À quoi tiennent les convictions pédagogiques ?
C’est l’histoire d’un petit garçon qui a une très bonne mémoire qui lui permet d’apprendre facilement. Un petit garçon qui aime la lecture et qui lit tout ce qui lui passe par la main depuis que la sœur de la voisine lui a donné plein de livres de la bibliothèque verte quand il avait huit ans : il a fallu trois brouettes pour tout rapporter jusqu’à la maison ! Mais c’est aussi l’histoire d’un enfant d’ouvrier, issu d’une famille de mineurs, qui, dans les années 60-70 trouve que l’École est bien loin de son univers et même le méprise. Il en développe une double honte : celle de son milieu puisque les livres et tout ce qu’il étudie lui disent qu’il faut oublier tout cela pour apprendre et presque une honte de réussir parce qu’il a peur que cela l’éloigne de ses parents et de son milieu. Selon les enseignants qu’il a en face de lui, c’est la honte ou le désir d’apprendre qui l’emporte. En Troisième, en mathématiques, face à un professeur qui avait dit à ses parents qu’il n’arriverait à rien, c’est clairement la honte c’est-à-dire l’échec qui l’avait emporté.
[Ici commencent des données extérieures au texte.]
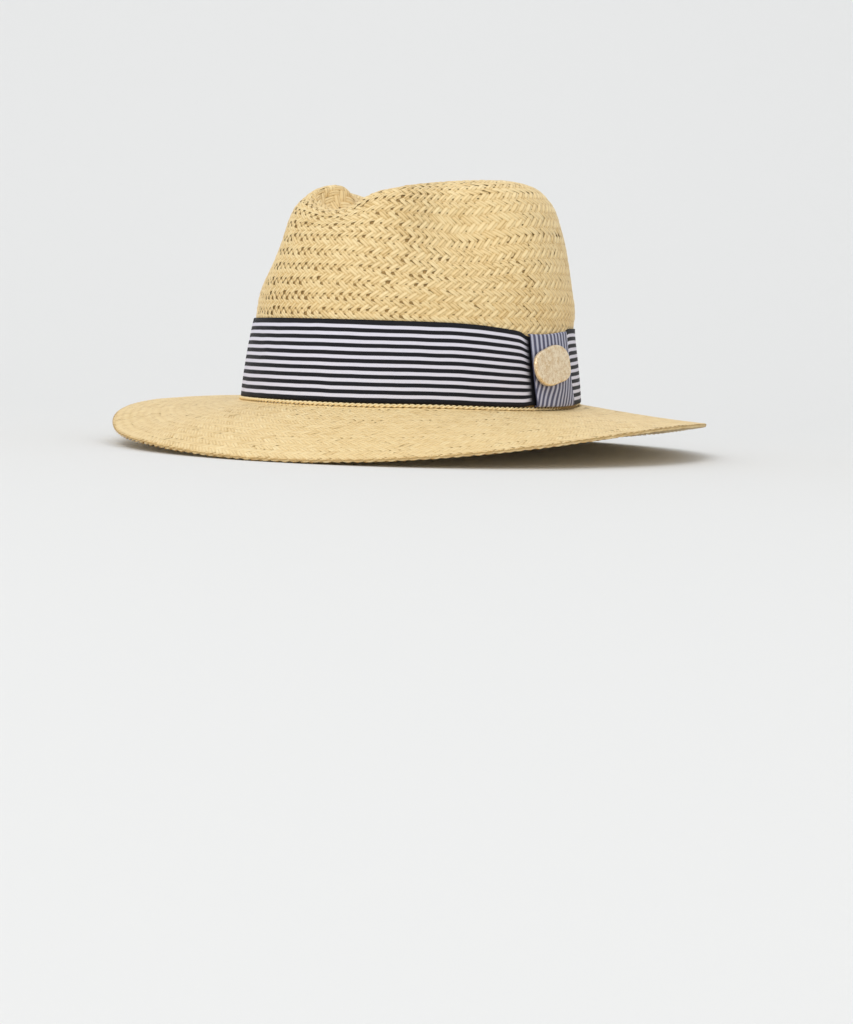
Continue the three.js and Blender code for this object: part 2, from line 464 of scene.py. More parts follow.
@dataclass
class HatForm:
    """Every face of the hat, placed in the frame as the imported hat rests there."""

    block: Block = field(default_factory=Block)
    brim: BrimForm = field(default_factory=BrimForm)
    gather: Gather = field(default_factory=Gather)
    wall: float = 2
    band_low: float = 1.4
    band_high: float = 41.6
    flat_top: Span = (1.0, 4.0)
    hoop_sides: int = 64
    hoop_steps: int = 8
    rest: Matrix = field(init=False)

    def __post_init__(self) -> None:
        """Tips the hat on to its brim and fits the brim to the frame's box."""
        length = 2 * (self.block.foot * self.block.oval_ratio + self.brim.width)
        tip = math.atan2(self.brim.front - self.brim.back, length)
        self.rest = Matrix.Rotation(-tip, 4, "X")
        angle, along = np.meshgrid(
            np.linspace(0, TURN, self.hoop_sides, endpoint=False),
            np.linspace(0, self.brim.width, self.hoop_steps),
        )
        level = np.zeros_like(angle)
        faces = [self.brim_upper(angle, along, level - below) for below in (0, self.wall)]
        mine = np.concatenate(faces).reshape(-1, 3)
        low, high = (np.array(corner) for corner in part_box("brim"))
        shift = (low + high - mine.min(0) - mine.max(0)) / 2
        shift[2] = low[2] - mine[:, 2].min()
        self.rest = Matrix.Translation(Vector(shift)) @ self.rest

    def in_frame(self, points: Array) -> Array:
        """Points of the form, in millimetres, put into the frame in metres."""
        turn = np.array(self.rest.to_3x3())
        return points * MM @ turn.T + np.array(self.rest.translation)

    def crown_face(self, angle: Array, along: Array, out: Array) -> Array:
        """Form points some way out from the crown's outer face.

        Args:
            angle: Angles from the front.
            along: Lengths up the profile.
            out: Distances out from the face.

        Returns:
            Points in millimetres, with the unevenness of the blocking.
        """
        point = self.block.point
        across = point(angle + NUDGE, along) - point(angle - NUDGE, along)
        up = point(angle, along + NUDGE) - point(angle, along - NUDGE)
        sloping = smooth(self.block.half_width(along), *self.flat_top)[..., None]
        normal = unit(blend(np.array([0.0, 0.0, 1.0]), unit(np.cross(across, up)), sloping))
        out = out + self.block.uneven(angle, along)
        return point(angle, along) + normal * out[..., None]

    def crown_outer(self, angle: Array, along: Array, out: Array) -> Array:
        """The crown's outer face, seen from outside."""
        return self.in_frame(self.crown_face(angle, along, out))

    def crown_inner(self, angle: Array, along: Array, out: Array) -> Array:
        """The crown's inner face, seen from inside: the angle runs backwards."""
        return self.in_frame(self.crown_face(-angle, along, -self.wall - out))

    def brim_face(self, angle: Array, along: Array, out: Array) -> Array:
        """Form points some way above the brim's upper face.

        Args:
            angle: Angles from the front.
            along: Lengths out from the crown's foot.
            out: Distances above the face.

        Returns:
            Points in millimetres.
        """
        block, point = self.block, self.brim.point
        held = np.maximum(along, 2 * NUDGE)
        across = point(block, angle + NUDGE, held) - point(block, angle - NUDGE, held)
        away = point(block, angle, held + NUDGE) - point(block, angle, held - NUDGE)
        normal = unit(np.cross(away, across))
        return point(block, angle, along) + normal * out[..., None]

    def brim_upper(self, angle: Array, along: Array, out: Array) -> Array:
        """The brim's upper face, seen from above: along runs in from its edge."""
        return self.in_frame(self.brim_face(angle, self.brim.width - along, out))

    def brim_under(self, angle: Array, along: Array, out: Array) -> Array:
        """The brim's under face, seen from below: along runs out from the crown's foot."""
        return self.in_frame(self.brim_face(angle, along, -self.wall - out))

    def ribbon(self, angle: Array, height: Array, out: Array) -> Array:
        """Points on and off the crown's wall, where the band is gathered and sways.

        Args:
            angle: Angles from the front.
            height: Heights up the ribbon, as if it were not gathered.
            out: Distances out from the wall.

        Returns:
            Points in the frame.
        """
        width = self.band_high - self.band_low
        kept = self.gather.shrink(angle, width)
        part = np.clip((height - self.band_low) / width, 0, 1)
        foot = self.brim.sway(angle, 0) * (1 - part)
        along = self.block.along_at(self.band_low + (height - self.band_low) * kept + foot)
        return self.in_frame(self.crown_face(angle, along, out))


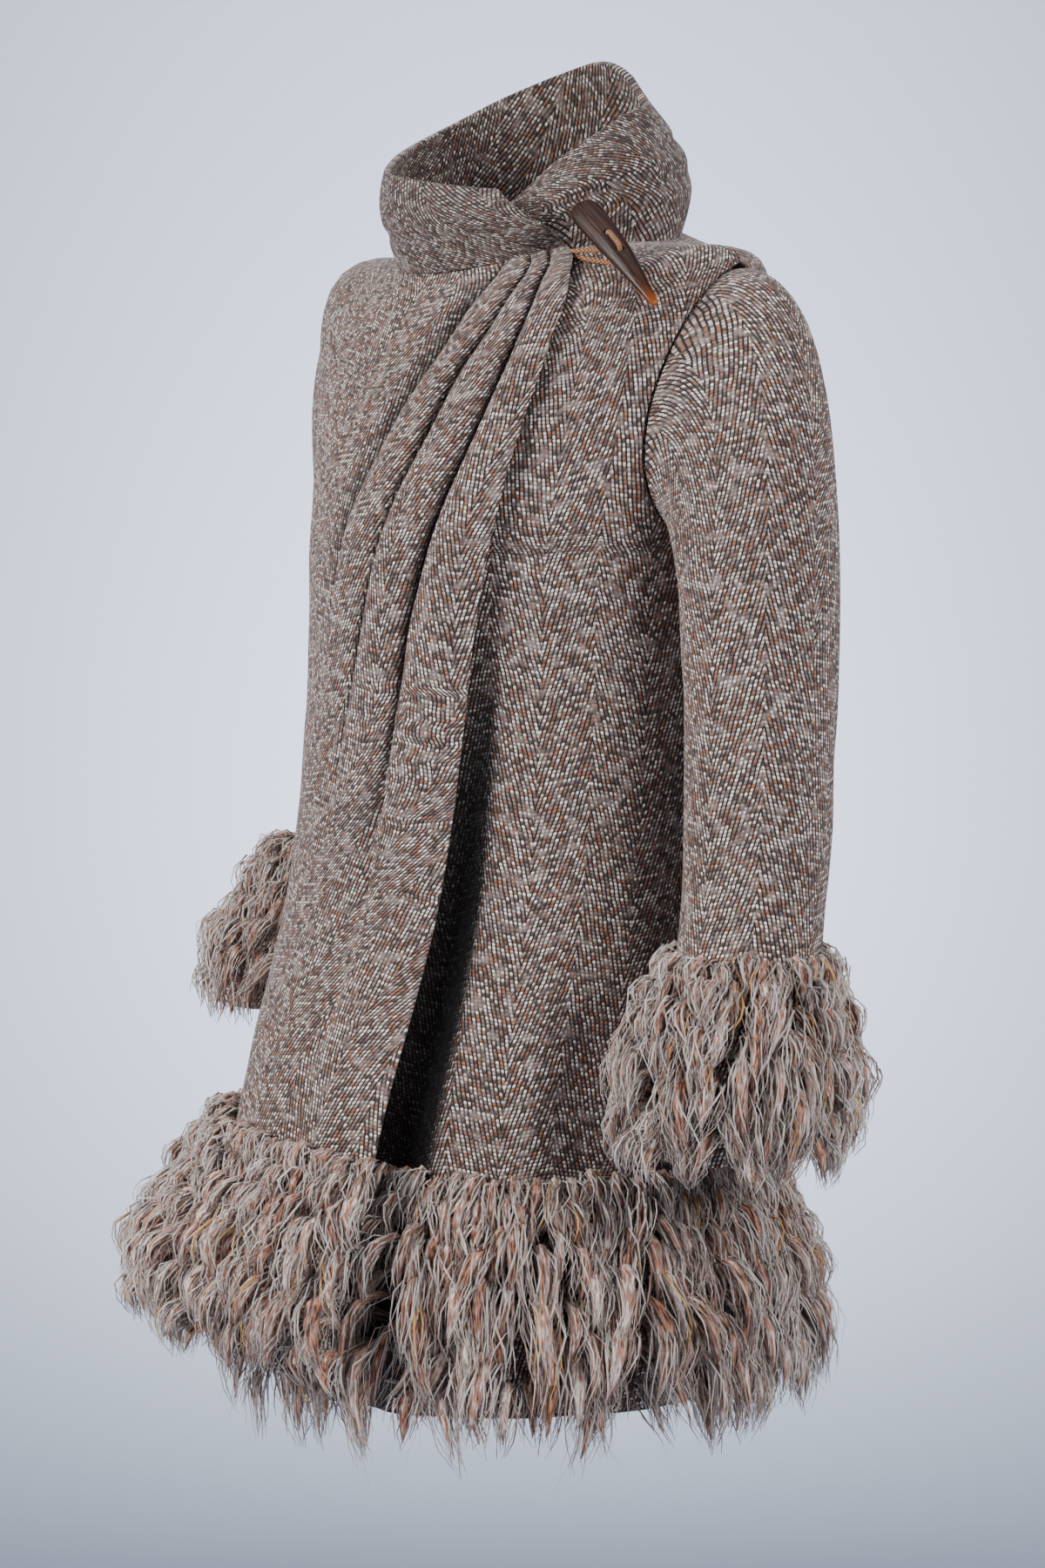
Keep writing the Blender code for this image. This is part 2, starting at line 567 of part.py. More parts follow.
def make_cuff_fringe():
    for name, side, arm in (("cuff_left", 1, LEFT_ARM), ("cuff_right", -1, RIGHT_ARM)):
        rows = sleeve_rows(side, arm)

        def inside(point, rows=rows):
            middles = [sum(ring, Vector()) / len(ring) for ring in rows[-CUFF_ROWS:]]
            return min(middles, key=lambda middle: (middle - point).length)

        def squeeze(point, side=side, inside=inside):
            towards_body = -side * (point - inside(point)).normalized().x
            return 1 - (1 - CUFF_INNER_FLATTEN) * ramp(-0.1, 0.9, towards_body)

        for tier, above_edge in enumerate(CUFF_TIERS, 1):
            fringe_tier(f"fringe_{name}_{tier}", rows, above_edge, CUFF_LOCK, inside, True, squeeze)


def toggle_axes():
    length = TOGGLE_TIP - TOGGLE_TOP
    direction = length.normalized()
    middle = (TOGGLE_TIP + TOGGLE_TOP) / 2
    out = Vector((middle.x, middle.y, 0.0)).normalized()
    out = (out - direction * out.dot(direction)).normalized()
    return direction, out, direction.cross(out).normalized(), length.length


def toggle_middle(share):
    direction, out, across, length = toggle_axes()
    return TOGGLE_TOP + direction * length * share + out * TOGGLE_BOW * math.sin(math.pi * share)


def make_toggle():
    """A bowed, tapering piece of horn, a little flat, with the two holes that take the loop."""
    direction, out, across, length = toggle_axes()
    bm = bmesh.new()
    rings = []
    for share, radius in TOGGLE_ROWS:
        ring = []
        for i in range(TOGGLE_SIDES):
            turn = 2 * math.pi * i / TOGGLE_SIDES
            offset = across * radius * math.cos(turn) + out * radius * TOGGLE_FLATNESS * math.sin(turn)
            ring.append(bm.verts.new(toggle_middle(share) + offset))
        rings.append(ring)
    for upper, lower in zip(rings, rings[1:]):
        for i in range(TOGGLE_SIDES):
            j = (i + 1) % TOGGLE_SIDES
            bm.faces.new((upper[i], upper[j], lower[j], lower[i]))
    bm.faces.new(rings[0])
    bm.faces.new(list(reversed(rings[-1])))
    bmesh.ops.recalc_face_normals(bm, faces=bm.faces)
    mesh = bpy.data.meshes.new("toggle")
    bm.to_mesh(mesh)
    bm.free()
    mesh.shade_smooth()
    toggle = add_object("toggle", mesh, HORN)
    for i, share in enumerate(TOGGLE_HOLES_AT):
        cut = toggle.modifiers.new(f"hole_{i}", "BOOLEAN")
        cut.operation = "DIFFERENCE"
        cut.object = drill(f"drill_{i}", toggle_middle(share), out)


def drill(name, place, direction):
    """A round cutter for one of the toggle's holes."""
    bm = bmesh.new()
    bmesh.ops.create_cone(bm, cap_ends=True, segments=TOGGLE_SIDES, radius1=TOGGLE_HOLE_RADIUS,
                          radius2=TOGGLE_HOLE_RADIUS, depth=DRILL_LENGTH)
    turn = direction.to_track_quat("Z", "Y").to_matrix().to_4x4()
    turn.translation = place
    bmesh.ops.transform(bm, matrix=turn, verts=bm.verts)
    mesh = bpy.data.meshes.new(name)
    bm.to_mesh(mesh)
    bm.free()
    cutter = bpy.data.objects.new(name, mesh)
    bpy.context.scene.collection.objects.link(cutter)
    cutter.hide_render = True
    cutter.display_type = "WIRE"
    return cutter


def loop_route():
    """The cord from the point of the wrap to the toggle, through its two holes and back."""
    direction, out, across, length = toggle_axes()
    start = collar_point(COLLAR_POINT_ANGLE, 0.0) + LOOP_START_OFF_WRAP
    apart = direction * LOOP_STRANDS_APART / 2
    thickness = TOGGLE_ROWS[2][1] * TOGGLE_FLATNESS
    behind = -out * (thickness + LOOP_BEHIND_TOGGLE)
    ahead = out * (thickness + LOOP_OVER_TOGGLE)
    first, second = (toggle_middle(share) for share in TOGGLE_HOLES_AT)
    inward = direction * LOOP_TURN_IN
    there = [start - apart]
    there += [(start - apart).lerp(first + behind, share) for share in LOOP_STRAND_STEPS]
    back = [(start + apart).lerp(second + behind, share) for share in reversed(LOOP_STRAND_STEPS)]
    through = [first + behind * 0.4, first + ahead * 0.6, first + ahead + inward,
               (first + second) / 2 + ahead * 1.05,
               second + ahead - inward, second + ahead * 0.6, second + behind * 0.4]
    return there + through + back + [start + apart]


def smooth_route(route, steps):
    """Points on one smooth curve through all the points of a route."""
    points = []
    for i in range(len(route) - 1):
        before, start, end = route[max(i - 1, 0)], route[i], route[i + 1]
        after = route[min(i + 2, len(route) - 1)]
        for t in spread(0, 1, steps + 1)[:-1]:
            points.append(0.5 * (2 * start + (end - before) * t
                                 + (2 * before - 5 * start + 4 * end - after) * t**2
                                 + (3 * start - before - 3 * end + after) * t**3))
    return points + [route[-1]]


def make_loop():
    points = smooth_route(loop_route(), 3)
    curve = bpy.data.curves.new("toggle_loop", "CURVE")
    curve.dimensions = "3D"
    curve.bevel_depth = LOOP_RADIUS
    curve.bevel_resolution = LOOP_BEVEL_RESOLUTION
    curve.use_fill_caps = True
    spline = curve.splines.new("POLY")
    spline.points.add(len(points) - 1)
    for vert, point in zip(spline.points, points):
        vert.co = (*point, 1.0)
    curve.materials.append(material(CORD))
    bpy.context.scene.collection.objects.link(bpy.data.objects.new("toggle_loop", curve))


def main():
    clear_scene()
    make_panels()
    make_sleeves()
    make_collar()
    make_hem_fringe()
    make_cuff_fringe()
    make_toggle()
    make_loop()


main()
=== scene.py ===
# %% [markdown]
# # A wool tweed coat with a yarn fringe
# The coat hangs as it does when it is worn. Its right front wraps over the left and is pulled into slanting
# pleats at the shoulder, a funnel collar closes with a horn toggle, and hem and cuffs carry a shaggy fringe.
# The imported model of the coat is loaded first. It fixes sizes and places, and each cell below then makes
# one piece or finish of the real coat in its place.

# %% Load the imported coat
import math
from collections import namedtuple

import bmesh
import bpy
import numpy as np
from mathutils import Matrix, Vector, noise


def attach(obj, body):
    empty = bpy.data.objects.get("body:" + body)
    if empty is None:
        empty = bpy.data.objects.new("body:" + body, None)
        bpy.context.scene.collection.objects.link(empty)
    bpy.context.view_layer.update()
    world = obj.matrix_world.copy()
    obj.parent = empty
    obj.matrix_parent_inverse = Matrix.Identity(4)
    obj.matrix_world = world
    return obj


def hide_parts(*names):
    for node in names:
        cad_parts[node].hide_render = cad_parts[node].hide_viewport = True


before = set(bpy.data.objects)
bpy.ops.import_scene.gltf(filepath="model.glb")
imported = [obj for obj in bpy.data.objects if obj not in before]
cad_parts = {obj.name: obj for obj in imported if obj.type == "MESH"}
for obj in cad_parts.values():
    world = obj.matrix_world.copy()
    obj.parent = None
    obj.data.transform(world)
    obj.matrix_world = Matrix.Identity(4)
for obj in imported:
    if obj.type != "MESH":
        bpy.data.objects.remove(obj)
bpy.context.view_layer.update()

print("nodes in the packed coat:", len(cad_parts))

# %% [markdown]
# ## The camera
# A photograph's viewpoint is found from what is level and what is symmetric: here the hem is seen almost
# edge on, and the coat is turned so that its left side faces us. A long lens from three metres keeps the
# sleeves' sizes alike. The camera is placed first, because every later choice of detail depends on it.

# %% Place the camera
VIEW_TURN, VIEW_RISE, VIEW_DISTANCE = math.radians(48), math.radians(5), 3.0
FRAME_HEIGHT = 1.098
AIM_SIDE, AIM_HEIGHT = -0.0134, -0.3735
SENSOR = 36.0


def link(name, data):
    """Puts new data into the scene as an object."""
    made = bpy.data.objects.new(name, data)
    bpy.context.scene.collection.objects.link(made)
    return made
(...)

Arrivé malgré tout au lycée au début des années 70, la classe de Seconde fut une révélation. Deux enseignantes (Français et SES) proposent un travail interdisciplinaire sur la condition ouvrière à partir de Germinal. Travaux de groupe autour d’un projet qui font sens pour celui qui a toujours le sentiment d’être un imposteur dans cet établissement où les enfants d’ouvriers sont alors si peu nombreux. Et ce projet lui permet de comprendre qu’on apprend mieux lorsqu’on se sent impliqué et qu’on agit plutôt que de subir.
Agir”, c’était le slogan qu’on retrouvait sur les autocollants des CEMEA qu’il va rencontrer lors d’un stage BAFA pour devenir animateur dans les centres de vacances du comité d’entreprise. Les “principes qui guident l’action” de ce mouvement pédagogique insistent sur l’autonomie, l’importance du milieu dans la mise en activité et l’apprentissage, le respect des rythmes, la pédagogie de projet...
Et c’est tout cela qui conduit à devenir enseignant et militant pédagogique. Un choix qui se nourrit de rencontres et d’expériences personnelles.
Chaque parcours est unique et singulier. Il serait excessif de tirer des généralités à partir de cette “belle histoire”, qui est aussi une reconstitution. Mais si j’ai voulu commencer par cette insertion biographique, c’est pour montrer que les convictions pédagogiques (ou même politiques) ne sont pas uniquement le produit d’une réflexion mais aussi d’un ressenti et d’un parcours de vie.


Utopiste seul ou accompagné ?
Comme pour beaucoup de militants, mes convictions pédagogiques (ou même politiques) ne sont donc pas uniquement le produit d’une réflexion mais aussi d’un ressenti et d’un parcours de vie. Elle s’inscrivent dans l’enfance et le parcours scolaire et vont ensuite s’exprimer dans ma pratique d’enseignant et d’éducateur (à travers les colonies de vacances). Mais surtout, très vite, elles vont me conduire à chercher la compagnie et le soutien de mes semblables dans le militantisme associatif.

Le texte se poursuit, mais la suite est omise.